Líder histórico da esquerda uruguaia e hoje candidato à Presidência, José Mujica diz que é impossível governar apenas com os pobres e que buscará a aliança de classes caso vença a eleição de outubro. Conhecido pelo estilo informal, disse sentir preconceito por não se encaixar no estereótipo de um presidente e que, depois da prisão durante a ditadura militar, aprendeu a viver com muito pouco. Ele conversou com a Folha, por telefone, na última terça. (GH)

 

FOLHA - Era preciso mudar ideológica e até fisicamente para tentar a Presidência?
MUJICA -
Algum preço tenho de pagar [para me adequar ao que esperam de um presidente], mas não posso pagar muito, porque aí me dou mal. Cada um é como é. E o hábito não faz um monge.

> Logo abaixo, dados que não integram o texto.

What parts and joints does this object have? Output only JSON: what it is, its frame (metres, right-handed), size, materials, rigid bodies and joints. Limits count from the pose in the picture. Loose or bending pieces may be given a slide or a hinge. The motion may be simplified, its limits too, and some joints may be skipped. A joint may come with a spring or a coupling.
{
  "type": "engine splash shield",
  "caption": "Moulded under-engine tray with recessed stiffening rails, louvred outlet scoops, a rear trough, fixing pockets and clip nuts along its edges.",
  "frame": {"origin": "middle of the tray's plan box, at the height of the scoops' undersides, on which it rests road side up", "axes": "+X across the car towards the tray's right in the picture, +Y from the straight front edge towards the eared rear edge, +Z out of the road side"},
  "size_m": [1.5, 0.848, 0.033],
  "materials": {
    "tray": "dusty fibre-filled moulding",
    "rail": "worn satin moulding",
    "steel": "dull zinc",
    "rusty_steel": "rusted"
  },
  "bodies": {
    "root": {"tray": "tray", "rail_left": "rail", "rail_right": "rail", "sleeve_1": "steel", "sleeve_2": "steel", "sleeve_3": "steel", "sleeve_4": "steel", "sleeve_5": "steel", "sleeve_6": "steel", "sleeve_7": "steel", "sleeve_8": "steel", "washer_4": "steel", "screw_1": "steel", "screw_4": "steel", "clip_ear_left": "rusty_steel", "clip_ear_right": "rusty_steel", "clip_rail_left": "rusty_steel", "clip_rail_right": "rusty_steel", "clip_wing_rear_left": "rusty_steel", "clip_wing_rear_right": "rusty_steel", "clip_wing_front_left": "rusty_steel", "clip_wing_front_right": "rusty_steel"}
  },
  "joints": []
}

Não?

FOLHA - Está disposto a aliar-se com o centro e com a direita?
MUJICA -
Nós temos que lutar pela integração do país. Inequivocamente, temos de fazer alianças de classe. De alguma maneira é preciso chamá-los [ricos]. O problema mais grave é que não se pode governar um país com os pobres. É preciso governar para ajudá-los a subir na escala social. O pior da pobreza é que não dá a oportunidade de cultivar a massa cinzenta. Então, precisamos pedir à pequena burguesia que nos empreste pessoas, que nos ajude e participe de tudo isso, porque senão o país fica sem condução. E, quando falo em condução, não me refiro ao aparato de governo, falo de toda a sociedade.

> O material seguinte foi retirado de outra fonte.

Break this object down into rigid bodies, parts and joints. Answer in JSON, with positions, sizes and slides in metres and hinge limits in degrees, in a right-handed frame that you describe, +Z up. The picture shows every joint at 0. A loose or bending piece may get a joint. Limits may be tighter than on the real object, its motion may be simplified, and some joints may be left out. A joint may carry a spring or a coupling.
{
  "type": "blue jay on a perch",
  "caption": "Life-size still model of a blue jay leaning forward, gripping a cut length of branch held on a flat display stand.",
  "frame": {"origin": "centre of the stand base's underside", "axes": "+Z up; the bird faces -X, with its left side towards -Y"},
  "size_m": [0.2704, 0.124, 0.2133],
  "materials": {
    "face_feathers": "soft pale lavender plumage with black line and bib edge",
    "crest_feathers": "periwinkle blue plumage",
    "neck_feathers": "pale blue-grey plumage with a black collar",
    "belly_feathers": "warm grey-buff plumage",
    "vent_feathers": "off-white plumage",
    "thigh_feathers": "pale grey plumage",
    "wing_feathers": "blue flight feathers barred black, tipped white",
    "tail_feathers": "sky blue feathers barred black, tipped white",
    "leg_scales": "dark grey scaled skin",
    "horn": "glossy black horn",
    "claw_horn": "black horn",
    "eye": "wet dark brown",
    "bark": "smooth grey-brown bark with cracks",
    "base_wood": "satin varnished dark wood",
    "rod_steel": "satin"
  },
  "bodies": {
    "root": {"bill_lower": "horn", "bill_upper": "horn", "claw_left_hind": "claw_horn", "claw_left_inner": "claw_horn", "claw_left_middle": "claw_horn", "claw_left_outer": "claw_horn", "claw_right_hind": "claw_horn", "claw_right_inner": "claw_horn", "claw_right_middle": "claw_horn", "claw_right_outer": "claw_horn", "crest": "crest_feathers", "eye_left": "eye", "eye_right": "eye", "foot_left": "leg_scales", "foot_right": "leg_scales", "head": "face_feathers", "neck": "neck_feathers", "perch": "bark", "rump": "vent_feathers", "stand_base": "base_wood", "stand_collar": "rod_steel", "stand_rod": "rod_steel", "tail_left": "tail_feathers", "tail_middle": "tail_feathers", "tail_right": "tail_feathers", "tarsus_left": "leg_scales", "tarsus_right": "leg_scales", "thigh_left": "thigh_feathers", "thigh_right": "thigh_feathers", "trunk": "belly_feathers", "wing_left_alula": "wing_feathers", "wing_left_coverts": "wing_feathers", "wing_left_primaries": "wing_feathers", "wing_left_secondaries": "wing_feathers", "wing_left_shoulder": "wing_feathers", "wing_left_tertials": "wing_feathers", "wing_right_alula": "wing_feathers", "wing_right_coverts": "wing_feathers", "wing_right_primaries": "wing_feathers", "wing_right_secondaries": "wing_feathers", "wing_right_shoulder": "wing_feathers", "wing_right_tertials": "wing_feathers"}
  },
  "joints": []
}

FOLHA - As alianças não significam abandono de ideais?
MUJICA -
Eu não conseguirei o socialismo com o poder do Estado, de cima para baixo, precisa ser um processo de maturação, de baixo. E há pré-requisitos, precisa ser a partir de uma sociedade rica e culta. Fazer países socialistas a partir de países pobres não dá resultado.

FOLHA - O senhor acredita que sofre algum tipo de preconceito?
MUJICA -
É notório. Não me encaixo no estereótipo de presidente uruguaio, que sempre tem sido um senhor com cara de herói nacional, bem vestido. Eu tenho origem meio camponesa, pouco formal em minhas maneiras, um homem que não usa gravata. Mas para ver Lula coloquei um terno, para dizer às pessoas: se é preciso, vamos colocar, não há problema.

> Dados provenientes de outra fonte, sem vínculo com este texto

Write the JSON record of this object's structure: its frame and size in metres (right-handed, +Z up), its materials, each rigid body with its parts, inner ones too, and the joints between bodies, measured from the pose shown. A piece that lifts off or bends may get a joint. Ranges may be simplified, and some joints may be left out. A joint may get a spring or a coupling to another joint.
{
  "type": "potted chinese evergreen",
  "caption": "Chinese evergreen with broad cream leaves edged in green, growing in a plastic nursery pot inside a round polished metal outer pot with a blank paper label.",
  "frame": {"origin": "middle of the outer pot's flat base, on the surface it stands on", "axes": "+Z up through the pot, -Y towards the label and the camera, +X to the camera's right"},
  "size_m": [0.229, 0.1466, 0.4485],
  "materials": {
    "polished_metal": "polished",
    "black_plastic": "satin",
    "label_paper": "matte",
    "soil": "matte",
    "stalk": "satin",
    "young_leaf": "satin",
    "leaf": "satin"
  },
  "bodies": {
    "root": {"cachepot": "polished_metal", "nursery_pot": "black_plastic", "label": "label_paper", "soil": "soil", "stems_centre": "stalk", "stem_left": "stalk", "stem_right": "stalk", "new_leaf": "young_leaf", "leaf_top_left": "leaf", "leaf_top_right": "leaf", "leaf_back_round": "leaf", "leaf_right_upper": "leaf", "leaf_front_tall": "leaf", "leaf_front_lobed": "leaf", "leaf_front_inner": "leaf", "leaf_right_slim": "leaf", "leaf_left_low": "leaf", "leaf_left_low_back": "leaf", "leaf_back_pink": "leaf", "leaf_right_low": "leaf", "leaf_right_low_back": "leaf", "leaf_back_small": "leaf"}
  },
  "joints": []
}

FOLHA - A imprensa uruguaia disse que foi a primeira vez que vestiu um terno e, mesmo assim, sem gravata. Verdade?
MUJICA -
É um exagero, já havia colocado algumas vezes, mas muito pouco. E estou na vanguarda, não usei gravata porque está condenada a morrer em dez anos.

FOLHA - O senhor vive sem luxo por opção?
MUJICA -
É minha opção pessoal. Vivi muitos anos preso [durante a ditadura], praticamente sem nada. Por quase uma década, ficava feliz se me dessem um colchão. Aprendi que se pode viver com muito pouco. Se tivesse muitas coisas, elas me escravizariam, me obrigariam a trabalhar para mantê-las. Aí, em vez de ser mais livre, seria menos livre. Para mim, liberdade é tempo gasto com o que gosto. A austeridade é uma forma de riqueza.

FOLHA - O senhor tem carro?
MUJICA -
Tenho um besouro [fusca] brasileiro dos anos 80. É maravilhoso, não estraga nunca.

FOLHA - Que papel o senhor atribui ao Brasil na região?
MUJICA -
O Brasil precisa liderar esse fenômeno de integração, mas quem lidera tem a obrigação de ser generoso. A Alemanha aprendeu isso depois de duas guerras. Pode contribuir para uma unidade maior, que é do que precisam os latino-americanos. Talvez o Brasil não precise por causa da economia, mas precisa politicamente.